This case involves a trial and a "post conviction" challenge to the validity of N.J.S.A. 2C:43-6.2. If defendant had entered into a negotiated disposition, there could be no separation of powers concern. The trial judge would have the right and obligation to either accept or reject the recommendation, and, therefore, the ultimate sentencing authority would remain with the court. See State v. Todd, supra. 4 With respect to the separation of powers doctrine, see generally, Worthington v. Fauver, 88 N.J. 183, 206, 440 A.2d 1128 (1982); State v. Leonardis, 73 N.J. 360, 370, 375 A.2d 607 (1977). But the separation of powers issue before us relates to a "post-conviction" attempt to obtain prosecutorial consent and is mixed with the "due process" contention by virtue of the fact that defendant may be treated differently because he exercises his right to jury trial than one who negotiates a disposition by plea with the prosecutor.

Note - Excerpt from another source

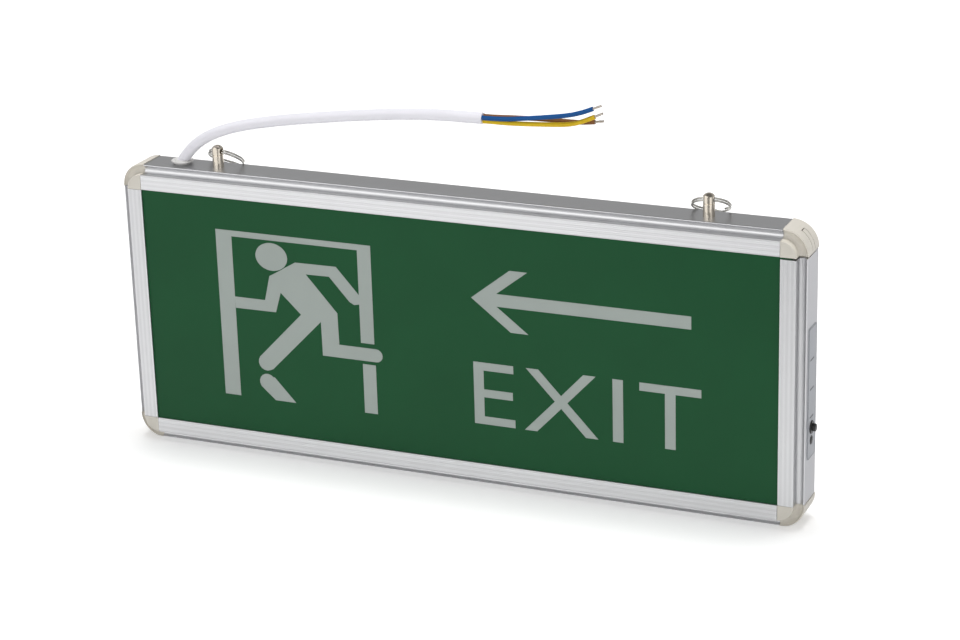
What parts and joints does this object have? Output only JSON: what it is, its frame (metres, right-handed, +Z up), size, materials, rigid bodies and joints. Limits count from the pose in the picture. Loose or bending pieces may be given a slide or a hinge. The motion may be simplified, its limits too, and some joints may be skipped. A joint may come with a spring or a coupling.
{
  "type": "emergency exit light",
  "caption": "Slim box exit light: green printed face in an aluminium frame with moulded corners, split rings on posts for hanging, and a white supply cable with bare cores.",
  "frame": {"origin": "middle of the flat underside", "axes": "+X along the sign towards the test button, +Y to the back, +Z up; the printed face looks along -Y"},
  "size_m": [0.3551, 0.0279, 0.1935],
  "materials": {
    "anodised_frame": "satin anodised, fine lengthwise lines",
    "grey_plastic": "fine satin moulded",
    "printed_panel": "smooth satin print",
    "back_panel_plastic": "smooth satin",
    "clear_acrylic": "polished clear",
    "white_film": "smooth",
    "circuit_board": "solder mask",
    "led_white": "smooth",
    "nylon": "smooth",
    "steel": "zinc plated",
    "ferrite": "matt",
    "copper_coil": "enamelled wire under tape",
    "capacitor_sleeve": "smooth sleeve",
    "block_plastic": "smooth moulded",
    "battery_sleeve": "shrink sleeve",
    "cradle_plastic": "smooth moulded",
    "side_plate_plastic": "smooth satin",
    "black_plastic": "smooth",
    "lamp_lens": "smooth, unlit",
    "nickel_plate": "nickel plated, turned",
    "ring_steel": "nickel plated wire",
    "gland_plastic": "smooth moulded",
    "cable_white": "smooth flexible jacket",
    "core_blue": "smooth insulation",
    "core_brown": "smooth insulation",
    "core_yellow": "smooth insulation, yellow with green",
    "tinned_copper": "bare strands"
  },
  "bodies": {
    "case": {"top_rail": "anodised_frame", "right_rail": "anodised_frame", "left_rail": "anodised_frame", "bottom_rail": "anodised_frame", "corner_top_right": "grey_plastic", "corner_top_left": "grey_plastic", "corner_bottom_left": "grey_plastic", "corner_bottom_right": "grey_plastic", "sign_panel": "printed_panel", "back_panel": "back_panel_plastic", "light_guide": "clear_acrylic", "reflector_sheet": "white_film", "led_board": "circuit_board", "led_chips": "led_white", "driver_board": "circuit_board", "board_spacers": "nylon", "board_screws": "steel", "transformer_core": "ferrite", "transformer_coil": "copper_coil", "driver_capacitors": "capacitor_sleeve", "terminal_block": "block_plastic", "battery_pack": "battery_sleeve", "battery_cradle": "cradle_plastic", "side_plate": "side_plate_plastic", "button_bezel": "black_plastic", "switch_body": "black_plastic", "status_lamp": "lamp_lens", "lamp_bezel": "black_plastic", "left_post": "nickel_plate", "left_post_washer": "steel", "left_post_nut": "steel", "right_post": "nickel_plate", "right_post_washer": "steel", "right_post_nut": "steel", "cable_gland": "gland_plastic", "cable_jacket": "cable_white", "core_blue": "core_blue", "core_brown": "core_brown", "core_yellow_green": "core_yellow", "bare_end_blue": "tinned_copper", "bare_end_brown": "tinned_copper", "bare_end_yellow_green": "tinned_copper", "cable_tail": "cable_white", "battery_lead": "core_brown", "switch_lead": "cable_white", "led_lead": "cable_white"},
    "left_ring": {"left_ring": "ring_steel"},
    "right_ring": {"right_ring": "ring_steel"},
    "test_button": {"test_button": "black_plastic"}
  },
  "joints": [
    {"name": "left_ring_swing", "type": "hinge", "parent": "case", "child": "left_ring", "pos_m": [-0.1266, 0, 0.1532], "axis": [0.9945, -0.1045, 0], "range_deg": [0, 85]},
    {"name": "right_ring_swing", "type": "hinge", "parent": "case", "child": "right_ring", "pos_m": [0.1266, 0, 0.1532], "axis": [0.9848, 0.1736, 0], "range_deg": [0, 246]},
    {"name": "test_button_press", "type": "slide", "parent": "case", "child": "test_button", "axis": [-1, 0, 0], "range_m": [0, 0.0008], "stiffness_N_per_m": 300}
  ]
}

We reject the due process concern because the defendant in a non-capital case may be treated differently in this context upon exercising his right to jury trial than one who does not. See State v. Corbitt, 74 N.J. 379, 378 A.2d 235 (1977) (no Fifth, Sixth or Fourteenth Amendment violation because defendant who pled guilty could receive a lesser sentence than one who did not), aff'd sub nom Corbitt v. New Jersey, 439 U.S. 212, 99 S.Ct. 492, 58 L.Ed.2d 466 (1978) (noting difference between capital and non-capital case and propriety of leniency where plea is entered). Such is the case even though under N.J.S.A. 2C:43-6.2 the defendant would not get the same sentence by virtue of an agreement than he must otherwise obtain in the absence of same; see also e.g., Bordenkircher v. Hayes, 434 U.S. 357, 98 S.Ct. 663, 54 L.Ed.2d 604 (1978).

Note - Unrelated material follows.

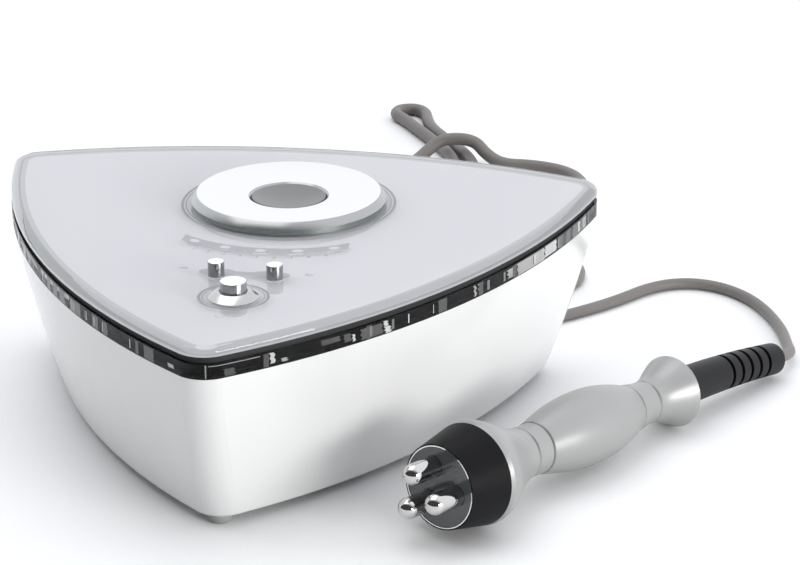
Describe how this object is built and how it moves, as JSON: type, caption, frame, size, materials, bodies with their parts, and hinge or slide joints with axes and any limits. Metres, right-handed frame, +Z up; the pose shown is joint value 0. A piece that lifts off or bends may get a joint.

N.J. Const. (1947), Art. III, par. 1, requires that no branch of state government "exercise any of the powers properly belonging to either of the others, except as expressly provided in [the] Constitution." State v. Todd cites several cases for the proposition that the separation of powers doctrine is violated when judicial sentencing authority is subjected to control by the prosecutor. See e.g. People v. Navarro, 7 Cal.3d 248, 102 Cal.Rptr. 137, 144-145, 497 P.2d 481, 488-489 (1972) (post-conviction prosecutorial control over sentencing authority violative of separation of powers); State v. Olson, 325 N.W.2d 13 (Minn.1982); Brugman v. State, 255 Ga. 407, 339 S.E.2d 244 (1986); State v. Jones,...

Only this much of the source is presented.